Reporting entities under the PCMLTFA must also:

  • appoint a compliance officer responsible for their compliance programme;
  • develop, apply and keep up to date written compliance policies and procedures, including enhanced measures to mitigate high-risk business;
  • conduct and document a money laundering and terrorist financing risk assessment of their business activities and relationships;
  • develop and maintain a written ongoing compliance training programme for employees, agents and others authorised to act on their behalf; and
  • complete an effectiveness review of their compliance programme no less than every two years.

Money service businesses must also register with FINTRAC and comply with requirements of similar applicable laws in the province of Quebec if they carry on business in that province.

What customer and business partner due diligence is required and/or advised for companies in relation to the anti-money laundering, terrorism financing and fraud legislation?

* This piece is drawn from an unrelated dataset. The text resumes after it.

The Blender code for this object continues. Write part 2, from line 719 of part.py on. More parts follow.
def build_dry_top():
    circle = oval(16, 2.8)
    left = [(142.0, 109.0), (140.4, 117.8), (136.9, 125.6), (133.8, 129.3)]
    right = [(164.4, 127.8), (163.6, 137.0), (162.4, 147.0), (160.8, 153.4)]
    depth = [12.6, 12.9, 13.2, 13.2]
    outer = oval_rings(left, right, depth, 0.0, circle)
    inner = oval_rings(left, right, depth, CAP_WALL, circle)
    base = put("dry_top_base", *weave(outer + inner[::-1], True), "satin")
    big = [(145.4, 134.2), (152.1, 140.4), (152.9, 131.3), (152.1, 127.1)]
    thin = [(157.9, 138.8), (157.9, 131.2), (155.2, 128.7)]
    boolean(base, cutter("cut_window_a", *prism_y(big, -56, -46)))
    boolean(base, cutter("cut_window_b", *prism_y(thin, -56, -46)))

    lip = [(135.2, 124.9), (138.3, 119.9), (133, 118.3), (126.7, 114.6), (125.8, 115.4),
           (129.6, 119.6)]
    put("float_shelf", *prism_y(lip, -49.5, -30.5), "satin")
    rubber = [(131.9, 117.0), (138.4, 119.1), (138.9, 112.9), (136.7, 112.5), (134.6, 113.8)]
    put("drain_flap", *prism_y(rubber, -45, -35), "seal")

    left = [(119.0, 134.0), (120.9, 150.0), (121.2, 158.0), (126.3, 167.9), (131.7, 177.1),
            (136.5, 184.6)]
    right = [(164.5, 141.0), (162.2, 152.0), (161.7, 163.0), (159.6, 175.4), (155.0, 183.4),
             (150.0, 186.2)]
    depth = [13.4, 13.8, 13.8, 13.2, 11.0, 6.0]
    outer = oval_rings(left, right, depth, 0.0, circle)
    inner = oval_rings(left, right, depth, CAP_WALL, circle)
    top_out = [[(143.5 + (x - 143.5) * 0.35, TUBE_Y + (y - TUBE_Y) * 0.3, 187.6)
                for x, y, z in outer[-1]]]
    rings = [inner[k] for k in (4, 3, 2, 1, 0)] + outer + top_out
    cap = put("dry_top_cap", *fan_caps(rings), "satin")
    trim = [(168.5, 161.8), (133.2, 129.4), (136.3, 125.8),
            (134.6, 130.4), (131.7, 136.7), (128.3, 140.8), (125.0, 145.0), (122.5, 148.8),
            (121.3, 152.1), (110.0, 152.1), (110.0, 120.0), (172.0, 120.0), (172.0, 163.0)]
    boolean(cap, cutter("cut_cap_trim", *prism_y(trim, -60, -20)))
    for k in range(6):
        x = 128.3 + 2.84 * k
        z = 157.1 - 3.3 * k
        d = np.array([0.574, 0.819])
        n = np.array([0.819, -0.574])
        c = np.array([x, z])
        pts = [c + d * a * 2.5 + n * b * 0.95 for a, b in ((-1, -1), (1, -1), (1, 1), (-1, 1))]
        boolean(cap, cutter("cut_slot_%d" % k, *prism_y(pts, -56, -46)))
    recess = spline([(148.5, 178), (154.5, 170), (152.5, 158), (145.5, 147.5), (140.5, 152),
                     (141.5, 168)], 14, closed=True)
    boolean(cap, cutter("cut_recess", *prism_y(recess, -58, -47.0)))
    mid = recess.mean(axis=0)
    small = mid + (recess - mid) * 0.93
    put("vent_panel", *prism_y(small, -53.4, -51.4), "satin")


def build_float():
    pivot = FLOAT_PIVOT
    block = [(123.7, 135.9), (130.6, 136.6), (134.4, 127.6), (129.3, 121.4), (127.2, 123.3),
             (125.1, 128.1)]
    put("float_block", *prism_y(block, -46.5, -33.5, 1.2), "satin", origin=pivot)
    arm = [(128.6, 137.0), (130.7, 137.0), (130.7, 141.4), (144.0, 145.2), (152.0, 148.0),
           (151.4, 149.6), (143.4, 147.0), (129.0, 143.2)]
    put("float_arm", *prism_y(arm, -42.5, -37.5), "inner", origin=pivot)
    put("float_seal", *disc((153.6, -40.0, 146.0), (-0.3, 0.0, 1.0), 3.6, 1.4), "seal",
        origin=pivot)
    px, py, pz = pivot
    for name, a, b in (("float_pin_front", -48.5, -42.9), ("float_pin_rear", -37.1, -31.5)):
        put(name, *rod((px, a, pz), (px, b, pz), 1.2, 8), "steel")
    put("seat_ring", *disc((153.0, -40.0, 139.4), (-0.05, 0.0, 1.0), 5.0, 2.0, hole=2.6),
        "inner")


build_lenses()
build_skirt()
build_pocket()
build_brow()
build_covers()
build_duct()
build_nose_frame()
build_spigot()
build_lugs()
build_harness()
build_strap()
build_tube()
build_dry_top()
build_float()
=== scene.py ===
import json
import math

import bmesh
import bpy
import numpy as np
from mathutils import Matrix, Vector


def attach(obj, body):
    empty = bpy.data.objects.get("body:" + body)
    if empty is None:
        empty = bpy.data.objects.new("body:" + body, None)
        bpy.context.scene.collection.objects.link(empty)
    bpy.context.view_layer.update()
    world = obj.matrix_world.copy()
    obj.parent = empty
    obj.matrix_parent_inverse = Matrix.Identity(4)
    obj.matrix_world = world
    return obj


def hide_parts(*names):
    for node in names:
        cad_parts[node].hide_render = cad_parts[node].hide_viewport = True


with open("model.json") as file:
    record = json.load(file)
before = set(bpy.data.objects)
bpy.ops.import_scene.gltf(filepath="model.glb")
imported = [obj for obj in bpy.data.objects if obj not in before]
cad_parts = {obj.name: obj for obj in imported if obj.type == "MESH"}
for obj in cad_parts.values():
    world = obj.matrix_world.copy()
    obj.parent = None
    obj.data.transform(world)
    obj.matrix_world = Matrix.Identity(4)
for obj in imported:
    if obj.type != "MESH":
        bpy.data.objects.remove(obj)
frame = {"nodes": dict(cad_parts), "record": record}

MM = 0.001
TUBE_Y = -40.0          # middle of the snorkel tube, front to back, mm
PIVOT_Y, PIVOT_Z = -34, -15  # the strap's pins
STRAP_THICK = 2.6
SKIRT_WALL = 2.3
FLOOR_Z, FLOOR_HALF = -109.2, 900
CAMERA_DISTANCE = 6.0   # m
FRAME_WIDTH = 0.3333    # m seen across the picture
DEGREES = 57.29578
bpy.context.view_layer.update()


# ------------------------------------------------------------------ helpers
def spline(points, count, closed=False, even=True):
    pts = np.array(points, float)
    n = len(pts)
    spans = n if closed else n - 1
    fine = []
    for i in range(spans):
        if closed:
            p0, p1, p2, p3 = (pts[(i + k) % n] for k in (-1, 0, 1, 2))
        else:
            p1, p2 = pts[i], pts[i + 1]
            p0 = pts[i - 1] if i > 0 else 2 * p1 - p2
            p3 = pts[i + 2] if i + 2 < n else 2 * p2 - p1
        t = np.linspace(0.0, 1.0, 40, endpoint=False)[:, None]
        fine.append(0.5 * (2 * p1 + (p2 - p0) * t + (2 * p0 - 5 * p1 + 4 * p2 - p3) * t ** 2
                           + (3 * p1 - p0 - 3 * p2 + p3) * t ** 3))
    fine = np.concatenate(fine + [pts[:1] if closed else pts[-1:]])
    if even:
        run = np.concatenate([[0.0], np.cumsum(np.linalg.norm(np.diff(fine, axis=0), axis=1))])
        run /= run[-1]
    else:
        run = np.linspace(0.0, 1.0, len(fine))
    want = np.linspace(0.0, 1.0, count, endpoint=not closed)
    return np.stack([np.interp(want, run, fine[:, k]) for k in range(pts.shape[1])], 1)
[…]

Sanctions screening of business partners and assessment of money laundering or terrorist financing risk is prudent risk management practice for all businesses. However, only certain stipulated entities have strict obligations to implement an anti-money laundering, anti-terrorist financing or sanctions screening and compliance regime. Outside these businesses, such policies are valuable to ensure compliance with anti-money laundering, terrorism financing and fraud legislation of general application. Whistleblower programmes are prudent and facts that are identified or reported through these should be investigated and addressed. Ignoring signs of criminal activity may establish ‘recklessness’, which can be sufficient to support findings of knowledge or intent to commit criminal acts.